Uranium Supply to India: Canberra's Reluctance
24 Jun, 2008 · 2606
Rahul Mishra examines Australia's decision not to supply uranium to India
India's quest for nuclear energy received a major setback in early 2008, when the Australian Foreign Minister, Stephen Smith, officially declined to supply uranium to India. However, things took an interesting turn when the same government reaffirmed the Howard government's stand of supplying uranium to China. Uranium sales to China will begin in 2010 with Australia supplying 20,000 metric tons of uranium every year. This would help energy-hungry China meet its demands for nuclear energy.
While reaffirming the uranium sale to China, Canberra officially accepted that China's proliferation record has gone down in recent years, in effect, accepting also that China has been proliferating nuclear technology to non-nuclear weapon states. China has not only been sharing the nuclear secrets with Pakistan, but with Iran and North Korea also, thereby violating Article I of the NPT provision. Such a response from Australian government is not only confusing but also shows that India is being discriminated against on this issue.
Professor Hugh White of the Australian National University (ANU) says that Australia's stand on uranium supply to India is based on two policy issues and the way both the Howard government and the Rudd government responded to them. First and most important, is Australia's view of the strategic scenario in the Asia-Pacific. The Howard government's decision to support the sale of uranium to India was primarily a decision to support the policy of the Bush administration. Australia's support to the Indo-US nuclear deal was part of this agenda. Conversely, the Rudd government's opposition to uranium sales to India is a reflection of its ideas about how Asia's strategic future should be handled. It believes that engaging China in a constructive manner is the better option.

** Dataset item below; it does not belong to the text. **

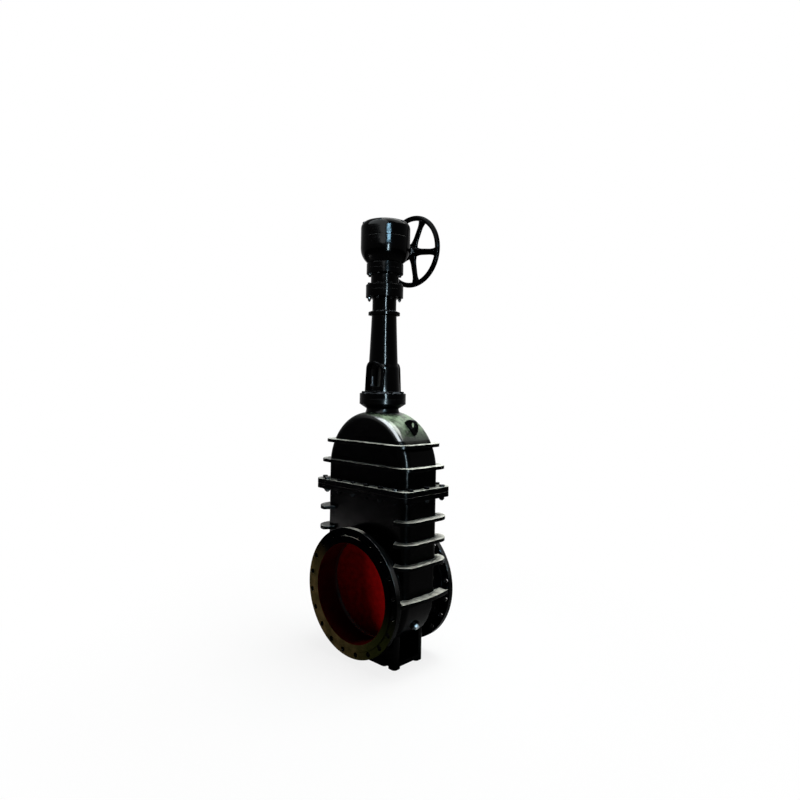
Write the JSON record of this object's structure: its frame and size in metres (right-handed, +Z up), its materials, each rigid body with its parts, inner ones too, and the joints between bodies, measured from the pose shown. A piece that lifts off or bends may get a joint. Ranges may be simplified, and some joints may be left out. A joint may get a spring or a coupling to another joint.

The second influence on the Rudd government's policy is its support for the non-proliferation regime and the NPT in particular. Here however, India's stand on NPT cannot be pointed out as the main reason as India been abiding by the NPT norms in spirit despite not signing the treaty.
Professor Sandy Gordon, also of the ANU, looks at this issue differently. He argues that Australia's denial of uranium to India has more to do with the internal disagreements within the ruling Labor Party government, rather than marking a disagreement with the Bush administration. Gordon believes that Australia's decision depends on the way India and the US proceed with their proposed civilian nuclear agreement. If the Indo-US nuclear agreement becomes a reality, the Rudd government would perhaps need to reconsider its present decision.
After 31 years of hibernation as a 'nuclear outcaste' India made a comeback on 18 July 2005, when the US and India agreed on civilian nuclear energy cooperation. The Indo-US nuclear deal is in some ways an attempt by the US to reward New Delhi for its excellent non-proliferation record and to differentiate between India on the one hand and countries like Pakistan, Iran and North Korea on the other. Other nuclear weapon states (NWS) are following suit as India looks to enhance cooperation with France and Russia and non-NWS like Canada on the nuclear energy front. This is a clear indication of the fact that India's credible nuclear non-proliferation record is not only appreciated but rewarded as well. There is, however, a dire need for India to work together with Australia on the nuclear front as Australia commands 40 per cent of the world's total uranium resources. Nuclear cooperation with Australia would certainly help India meet its energy requirements as its economy grows.
The availability of poor quality coal in India, together with the fact that nuclear plants in India are mostly sub-critical and inefficient, implies that in the absence of assured supply of uranium, India's energy generation mix will become increasingly carbon-emitting. India's energy needs, if fulfilled through fossil fuels would not only damage the environment but also be costly for India compared to nuclear energy which is clean and cost-effective.
India's moratorium on the military nuclear programme is a matter of choice rather than compulsion as India has enough thorium to go ahead with further nuclear testing. Besides, when similar apprehensions were raised about China by environmental and opposition groups in Canberra, the Rudd government responded by saying that the agreement with China establishes strict safeguard arrangements and conditions to ensure that Australian uranium supplied to China is used exclusively for peaceful purposes. Australia could do the same while sitting across the table with India and negotiate on the uranium issue, demanding tighter control and vigilance and a well-defined separation of civilian nuclear facilities from the military ones.
The world has to come to terms with the fact that nuclear India is a rising power and it cannot be marginalized any more, says Prof. Marika Vicziany of the Monash Asia Institute. She believes that in a year or two Australia too would reconsider its decision of not selling uranium to India and both the democracies would deepen their ties through the cooperation on nuclear issues. The Rudd government's recently launched nuclear disarmament agenda too is compatible with India's appeal for "general and complete disarmament." The vision of a peaceful and democratic 21st century world will only be helped along if Australia engages India in a more constructive manner.